«La vita è quello che ti succede mentre stai facendo altri piani», John Lennon. È quello che è successo durante un workshop, in pieno lockdown, a Maria Cristina Strati autrice del libro “Talento non talento”, pubblicato da Ferrari editore. In realtà la ricerca avviata sul talento, non quello di Mozart o di Einstein, ma di quello che risiede in ognuno di noi, era iniziata molto prima.
Ma come spesso accade è nei momenti di crisi, come quello dell’emergenza sanitaria che tutti abbiamo vissuto, che ci si ferma e si fanno un po’ i conti con ciò che non va e si scava nel proprio vissuto alla ricerca del proprio “daimon”. Di questa figura ne parla lo psichiatra svizzero James Hillman ne “Il codice dell’anima”. Hillmann fa riferimento alla figura del Daimon, inteso come demone socratico, ovvero quella voce interna che ci suggerisce le scelte giuste, spesso da noi ignorate o non colte. Sarebbe invece proprio questo “Puk” shakespeariano, come ha detto Eraclito quando parlava di Destino e Carattere, a condurci verso il nostro talento.
Ma non basta ascoltare il proprio intuito, bisogna aver cura e coltivare il proprio talento per farlo crescere, proprio come una ghianda che diventa quercia. Nel testo sono tanti i riferimenti letterari ed artistici da cui possiamo trarre spunto per «Scendere nell’oscurità di una grotta profonda e scura – la propria, come suggerisce Michael Ende ne La storia infinita – per trovare la propria immagine guida perduta».
Dalla Vocazione di Caravaggio in cui san Matteo, autore del Vangelo in cui è narrata la parabola dei talenti, risponde alla chiamata di Gesù; a L’albero – porta di Giuseppe Penone che scolpisce il tronco di un albero per farne riemergere un secondo, interno; dalla performance di Gino de Dominicis in cui l’artista è intento a cambiare la forma dei cerchi prodotti dal gettare i sassi nel fiume, in quadrati; alla performance 7000 querce in cui Joseph Beuys sostituì, durante Dokumenta a Kassel (1982), dei blocchi di basalto con tante querce, da dar vita a un bosco.
Ognuno di questi esempi preserva un insegnamento, un prezioso suggerimento che rimanda a un senso più grande di quello personale, del singolo individuo.

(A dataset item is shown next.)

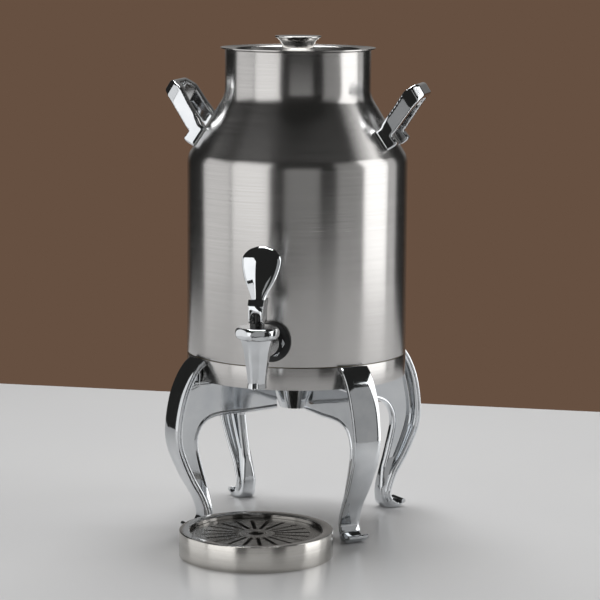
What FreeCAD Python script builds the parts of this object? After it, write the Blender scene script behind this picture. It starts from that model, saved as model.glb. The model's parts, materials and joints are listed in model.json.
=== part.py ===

Come Beuys, anche Ai Wei Wei con l’installazione Sunflower seeds alla Tate Modern sembra con i suoi piccoli semi di ceramica, migliaia, voler dire che non siamo soli, ma che il vero punto di arrivo è un’armonia collettiva, che il nostro quid può cambiare l’equilibrio del mondo. Per far ciò, la Strati invita ad indagare su sé stessi, di andare oltre, come la santa Teresa d’Avila della Abramovic, attraverso esercizi pratici coinvolgendo non solo il proprio essere/vissuto ma anche amici, conoscenti e persino personaggi che possono essere d’ispirazione. L’idea è di attivarsi attraverso best practice, andando ad agire sia a livello interno che esterno, ponendo delle domande e cercando delle risposte, in maniera libera, perché solo quando possiamo esercitare il nostro talento siamo veramente liberi.
Un ruolo importante in questo testo, di guida e d’esempio ce l’ha un artista come Raffaello Sanzio. L’artista urbinate nonostante abbia scoperto subito il suo talento, ed abbia goduto di una notevole fortuna in qualsiasi campo, aveva il giusto atteggiamento. Al successo non fece mai mancare un serio impegno, l’abilità di imitare o meglio carpire, migliorandoli, quei dettagli che rendevano eccezionalmente disarmanti una composizione.
La fortuna non basta e nemmeno il talento. Ci vuole l’impegno, il coraggio e la perseveranza di seguire il proprio istinto, imparando dagli altri, con grazia e misura. L’immagine iconica che viene in mente per trasmettere questo senso di gioia e dedizione per ciò che comporta sacrificio, ma che ne vale la pena è La merlettaia di Vermeer, che con il suo filo rosso sintetizza in sé il simbolo del raggiungimento del talento.